I’d always been a huge fan of all the Animals (and Eric Burdon and the Animals — they were two different bands with two different line-ups) hit songs from “House of the Rising Sun” in 1964 through “When I was Young” in early 1967. But I had never heard their later hits, as they weren’t included on any of the compilation albums I used to own. Then many months ago in a Youtube surfing frenzy, I came across them and finally got to hear them. I found two of the songs embarrassing. “Monterey” and “San Francisco Nights” sound like craven, naked attempts to cash in on a trend that Burdon was no longer in the vanguard of. They’re like attempts to pen an anthem about artists and a movement that were then eclipsing his own movement (the British invasion and the earlier phase of the blues boom). And the first time I played the third tune, their last major hit, 1968’s “Sky Pilot” I found myself snorting in derision as well. The tune sounded moronically simple and some of the lyrics clunky and its earnest political message Springsteenesque in the worst possible way.

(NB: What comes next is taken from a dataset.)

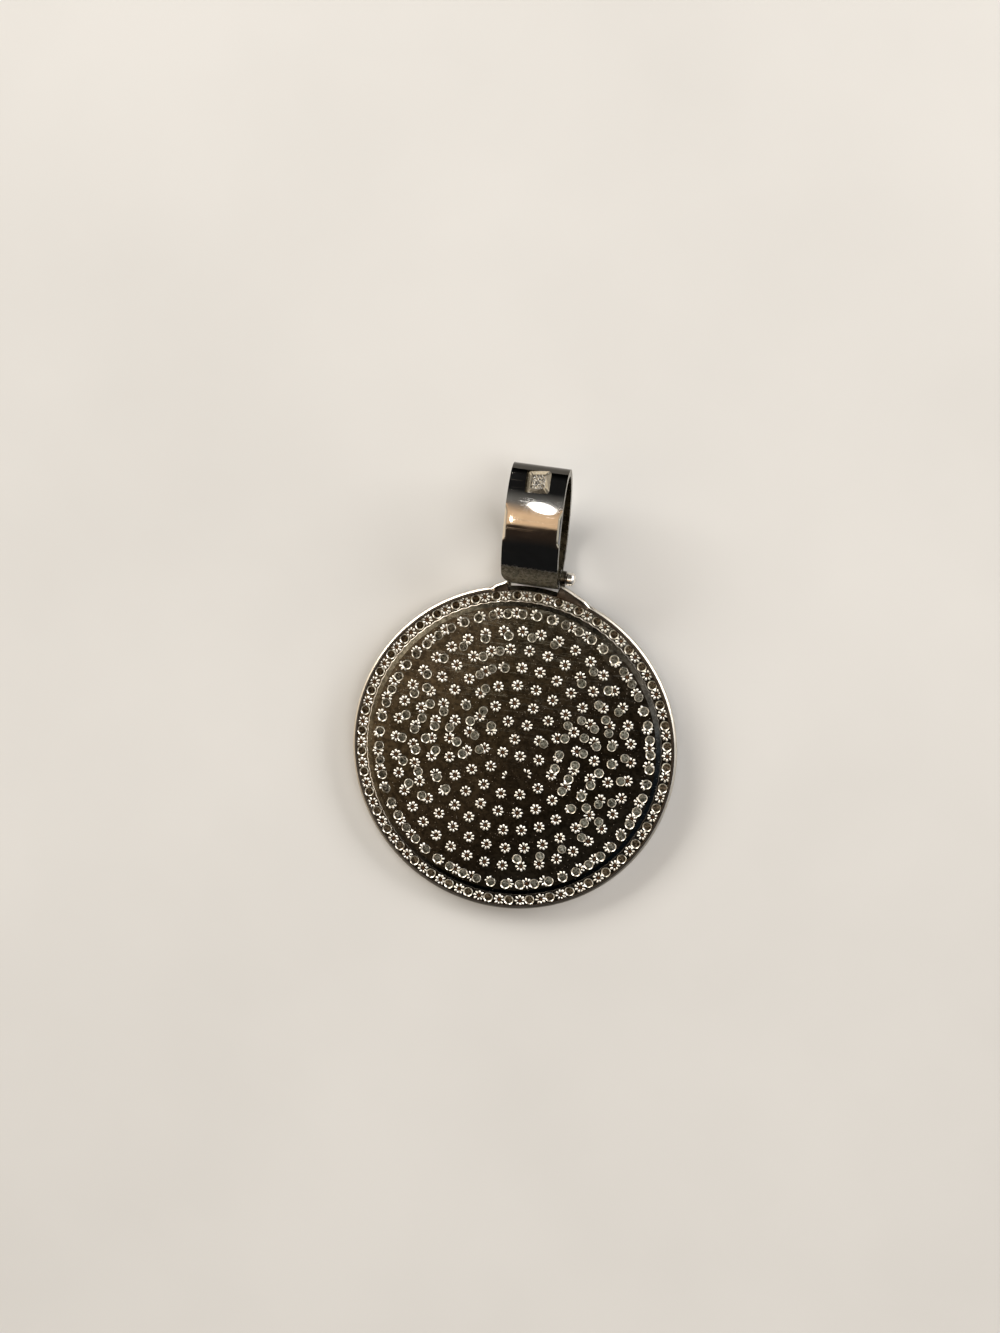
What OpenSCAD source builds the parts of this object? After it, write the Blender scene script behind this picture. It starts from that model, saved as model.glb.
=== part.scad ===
// Coin pendant lying on its stone side: a polished disc whose back carries rings of
// raised rosettes and the open backs of its stone seats, and a wide loop bail on a hinge pin.
// The disc is drawn flat round its own centre, back face up and bail toward +Y. at_rest()
// then tilts the whole pendant until its lower edge and the bail both touch z = 0.

/* [Disc] */
// Diameter of the disc at its widest
disc_d = 38; // [37.5:0.1:40]
// Thickness of the plate from its front face to its back face
disc_t = 1.4; // [1.3:0.1:1.8]
// Radius of the flat field on the back
field_r = 16.7; // [16.7:0.05:16.85]
// Radius at the foot of the slope between field and channel
channel_in_r = 17.3; // [17.1:0.05:17.35]
// Depth of the border channel below the field
channel_drop = 0.28; // [0.15:0.01:0.35]
// Height of the rim's land below the field
rim_drop = 0.04; // [0:0.01:0.1]
// Width of the rim's bright sloping edge
edge_w = 0.45; // [0.3:0.05:0.5]
// Height of the rim's bright sloping edge
edge_h = 0.76; // [0.5:0.02:0.8]
// Chamfer round the front edge
front_chamfer = 0.3; // [0.1:0.05:0.35]

/* [Rosettes] */
// Radius of a rosette over its petals
rosette_r = 0.62; // [0.5:0.02:0.66]
// Share of that radius at the notches between petals
notch_share = 0.66; // [0.5:0.02:0.8]
// Petals in each rosette
petals = 8; // [6:1:10]
// Radius of the pit in the middle
pit_r = 0.19; // [0.1:0.01:0.3]
// Height of the relief
relief_h = 0.07; // [0.04:0.01:0.12]

/* [Stones] */
// Width of a round stone across its girdle
stone_d = 1.24; // [1.1:0.02:1.24]
// Width of its table
table_d = 0.7; // [0.5:0.05:0.9]
// Height of its crown
crown_h = 0.17; // [0.12:0.01:0.2]
// Thickness of its girdle
girdle_h = 0.04; // [0.03:0.01:0.06]
// Depth of its pavilion
pavilion_h = 0.54; // [0.45:0.01:0.58]
// Width of the hole behind each stone
hole_d = 1; // [0.8:0.05:1.05]
// Width of the bright cut round each hole
hole_edge = 0.09; // [0.05:0.01:0.12]
// Gap between a stone and its seat
seat_gap = 0.02; // [0.01:0.01:0.04]

/* [Bail] */
// Length of the loop along the pendant
bail_l = 14.4; // [14:0.2:15.2]
// Depth of the loop from front to back
bail_depth = 7.6; // [7.2:0.1:8]
// Width of the band
bail_w = 6.5; // [6.2:0.1:6.8]
// Thickness of the band
band_t = 0.8; // [0.7:0.05:0.9]
// Shift of the band to the left of the foot's middle
band_shift = 0.5; // [0.3:0.05:0.6]
// Turn of the loop up from the disc's plane as it lies
loop_turn = 15; // [12:1:18]
// Distance from the loop's lower end to the pin
foot_drop = 1.3; // [1.25:0.05:1.35]
// Width of the foot between the lugs
foot_w = 5.5; // [5.3:0.1:5.6]
// Radius of the foot's rounded left corner
foot_corner_r = 2.4; // [2.2:0.1:2.6]

/* [Bail stone] */
// Width of the square stone
square_w = 2.7; // [2.4:0.1:2.8]
// Distance from the pin to the stone along the loop
square_y = 12; // [11.6:0.1:12.1]
// Turn of the stone in its seat
square_turn = 3; // [0:1:8]
// Lean of the stone and its seat to the left
square_lean = 10; // [0:1:12]
// Height of the square stone from table to the pavilion's tip
square_h = 1.5; // [1.2:0.1:1.7]

/* [Hinge] */
// Distance from the disc's edge to the pin's axis
pin_gap = 1.5; // [1.45:0.05:1.7]
// Diameter of the pin's shaft
pin_d = 0.9; // [0.7:0.05:1]
// Radial clearance of the pin in the bail's foot
pin_play = 0.04; // [0.02:0.01:0.06]
// Radius of the lugs and of the foot's barrel
lug_r = 0.85; // [0.75:0.05:0.95]
// Thickness of each lug
lug_t = 0.6; // [0.5:0.05:0.7]
// Gap between the foot and each lug
lug_gap = 0.08; // [0.05:0.01:0.12]
// Shift of the foot, the lugs and the pin to the right of the disc's middle
hinge_shift = 0.15; // [0:0.05:0.3]
// Diameter of the pin's round head
head_d = 1.5; // [1.2:0.1:1.5]
// Length of the pin's round head
head_l = 1; // [0.8:0.05:1.2]

/* [Hidden] */

RADIUS = 0;
COUNT = 1;
FIRST_TURN = 2;
TURN = 0;
DISTANCE = 1;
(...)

And then what happened? Oh YOU know, reader. I couldn’t get it out of my head. For months. I played it once and it would not go away. I have literally been anticipating this post for months. Not only has the tune stuck to my brain like napalm (I mean that in a good way) but the central image of the priest or minister blessing troops on their way to war, the irony and hypocrisy of it — it’s very powerful. And, somehow it evokes imagery…I see young men riding in Hueys shooting machine guns into a flaming jungle canopy, I see rows of caskets with American flags draped over them. The bagpipe section in the longer version reminds me of the pipers in The Longest Day. A song like this makes me think of the bard tradition…somehow poetry and music work in this song to achieve actual magic, take your soul someplace else, and think about things.
I am almost afraid to listen to ‘Sky Pilot’, it is so good, but (again, the banal) the obvious for rhyme in the chorus…it’s…detractless.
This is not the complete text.